We are constantly threatened with globalization. Whether it is through the media, politics, or at your not-so-local neighborhood grocery store. While this may not bother some people and though many of its outcomes are beneficial, I find that too often I feel overwhelmed by everything from elsewhere. I also start feeling a loss of identity. Have you ever wondered, 'Who am I and where do I fit in this huge world?'
I have found that the best cure for this potential paranoia is to go out and garden. Gardening gives you a direct sense of place because you are working with that place. You get to make things that are unique because of the specific temperatures, soils, light, and nutrients of that area.

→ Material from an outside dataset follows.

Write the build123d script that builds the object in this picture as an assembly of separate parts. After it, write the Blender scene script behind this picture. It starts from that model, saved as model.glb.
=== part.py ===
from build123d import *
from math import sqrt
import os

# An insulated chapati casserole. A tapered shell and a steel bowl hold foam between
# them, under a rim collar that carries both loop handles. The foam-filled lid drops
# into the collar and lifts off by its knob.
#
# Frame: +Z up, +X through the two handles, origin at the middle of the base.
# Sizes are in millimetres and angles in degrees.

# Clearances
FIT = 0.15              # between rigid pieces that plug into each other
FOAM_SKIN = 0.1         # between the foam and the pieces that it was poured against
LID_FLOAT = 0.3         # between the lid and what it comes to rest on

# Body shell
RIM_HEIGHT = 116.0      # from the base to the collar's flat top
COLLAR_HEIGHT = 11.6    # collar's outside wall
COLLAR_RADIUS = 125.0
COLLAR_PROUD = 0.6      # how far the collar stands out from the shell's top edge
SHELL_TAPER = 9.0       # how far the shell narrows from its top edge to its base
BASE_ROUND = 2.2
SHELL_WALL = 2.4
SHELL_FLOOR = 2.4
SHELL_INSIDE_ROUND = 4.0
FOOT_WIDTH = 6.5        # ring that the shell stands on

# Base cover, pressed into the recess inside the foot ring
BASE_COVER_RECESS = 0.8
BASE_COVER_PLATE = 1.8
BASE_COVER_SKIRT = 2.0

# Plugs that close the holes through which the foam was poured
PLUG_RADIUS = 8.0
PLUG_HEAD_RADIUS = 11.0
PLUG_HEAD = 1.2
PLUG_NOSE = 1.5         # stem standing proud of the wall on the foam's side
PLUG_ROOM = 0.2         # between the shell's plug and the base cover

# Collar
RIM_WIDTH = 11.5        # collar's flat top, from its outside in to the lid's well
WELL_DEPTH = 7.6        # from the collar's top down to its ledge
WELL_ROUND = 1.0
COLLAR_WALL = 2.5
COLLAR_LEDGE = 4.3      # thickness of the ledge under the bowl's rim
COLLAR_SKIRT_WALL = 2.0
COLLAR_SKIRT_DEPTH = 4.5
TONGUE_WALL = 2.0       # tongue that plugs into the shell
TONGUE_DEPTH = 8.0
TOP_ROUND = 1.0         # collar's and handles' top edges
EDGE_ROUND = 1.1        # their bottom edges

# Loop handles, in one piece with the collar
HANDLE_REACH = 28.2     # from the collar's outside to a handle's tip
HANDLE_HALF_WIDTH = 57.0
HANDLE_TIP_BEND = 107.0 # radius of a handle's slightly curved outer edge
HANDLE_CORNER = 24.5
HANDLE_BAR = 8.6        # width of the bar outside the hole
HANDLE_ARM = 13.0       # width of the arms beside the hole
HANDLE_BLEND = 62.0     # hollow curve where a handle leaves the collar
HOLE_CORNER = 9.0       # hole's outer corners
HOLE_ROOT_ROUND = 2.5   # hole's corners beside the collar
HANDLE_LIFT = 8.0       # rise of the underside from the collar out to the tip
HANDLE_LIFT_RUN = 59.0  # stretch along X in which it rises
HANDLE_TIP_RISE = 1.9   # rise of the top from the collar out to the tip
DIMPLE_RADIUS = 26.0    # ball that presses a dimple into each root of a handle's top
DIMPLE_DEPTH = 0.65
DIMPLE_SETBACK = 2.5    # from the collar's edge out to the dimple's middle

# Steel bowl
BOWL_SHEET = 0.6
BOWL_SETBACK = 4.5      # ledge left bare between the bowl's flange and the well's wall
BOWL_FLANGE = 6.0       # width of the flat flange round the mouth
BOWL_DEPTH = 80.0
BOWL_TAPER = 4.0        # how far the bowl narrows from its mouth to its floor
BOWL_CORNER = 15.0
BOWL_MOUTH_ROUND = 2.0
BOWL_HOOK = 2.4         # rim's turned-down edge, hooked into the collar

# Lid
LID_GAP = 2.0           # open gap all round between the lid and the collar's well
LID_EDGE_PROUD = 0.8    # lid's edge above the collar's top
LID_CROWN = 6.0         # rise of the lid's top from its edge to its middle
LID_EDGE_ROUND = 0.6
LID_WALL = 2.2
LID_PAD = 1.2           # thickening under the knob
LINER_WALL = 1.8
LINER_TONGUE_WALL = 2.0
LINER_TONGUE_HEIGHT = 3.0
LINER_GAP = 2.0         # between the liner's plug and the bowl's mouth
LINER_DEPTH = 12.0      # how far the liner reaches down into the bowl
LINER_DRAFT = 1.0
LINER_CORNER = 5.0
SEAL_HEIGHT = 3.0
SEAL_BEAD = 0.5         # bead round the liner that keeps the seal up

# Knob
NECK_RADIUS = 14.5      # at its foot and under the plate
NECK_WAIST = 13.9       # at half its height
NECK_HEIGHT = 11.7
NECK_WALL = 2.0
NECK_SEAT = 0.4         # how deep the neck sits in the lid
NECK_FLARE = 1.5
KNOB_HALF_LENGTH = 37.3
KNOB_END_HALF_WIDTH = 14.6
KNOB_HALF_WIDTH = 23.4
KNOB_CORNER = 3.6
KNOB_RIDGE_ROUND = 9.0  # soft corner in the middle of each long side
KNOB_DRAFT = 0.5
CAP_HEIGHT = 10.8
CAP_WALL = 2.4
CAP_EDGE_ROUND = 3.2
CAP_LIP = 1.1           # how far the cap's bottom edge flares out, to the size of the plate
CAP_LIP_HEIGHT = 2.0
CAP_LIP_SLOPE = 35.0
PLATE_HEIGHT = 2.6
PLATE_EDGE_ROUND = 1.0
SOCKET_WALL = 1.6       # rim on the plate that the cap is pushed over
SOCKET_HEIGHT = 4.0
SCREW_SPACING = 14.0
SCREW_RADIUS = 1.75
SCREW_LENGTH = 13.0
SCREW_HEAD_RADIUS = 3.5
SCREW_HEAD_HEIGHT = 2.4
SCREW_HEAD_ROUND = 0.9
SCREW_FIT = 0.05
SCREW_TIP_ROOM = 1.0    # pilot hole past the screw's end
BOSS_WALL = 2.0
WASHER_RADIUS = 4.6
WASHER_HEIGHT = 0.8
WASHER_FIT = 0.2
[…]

A peach that is grown in my father-in-law's place in Utah County tastes different from one grown in Georgia (the Utah peach is better, by the way). You can't grow a blueberry in Utah for any length of time. A banana tree might be coaxed to grow outside in a Minnesota summer, but it will not produce fruit without lots of protection.
Even if I were to plant an alpine fir from the mountains overlooking my home right next to my back window where it is in direct line of sight of its home, it would die in a few short seasons.
This dedication to area specifics I like to call the Last Frontier of Regionallity. While engineers, architects, and politicians are busy trying for universal one-size-fits-all, the good gardener is trying to find something that fits his location.
If he is a good gardener he will create a connection with the land. He will know what he can and can't do, what he should or shouldn't do. This understanding will make his design totally different from any other garden. It will even be different than one around the same cookie cutter house next door.
Personal, identifiable, local. The Final Frontier, right here at home.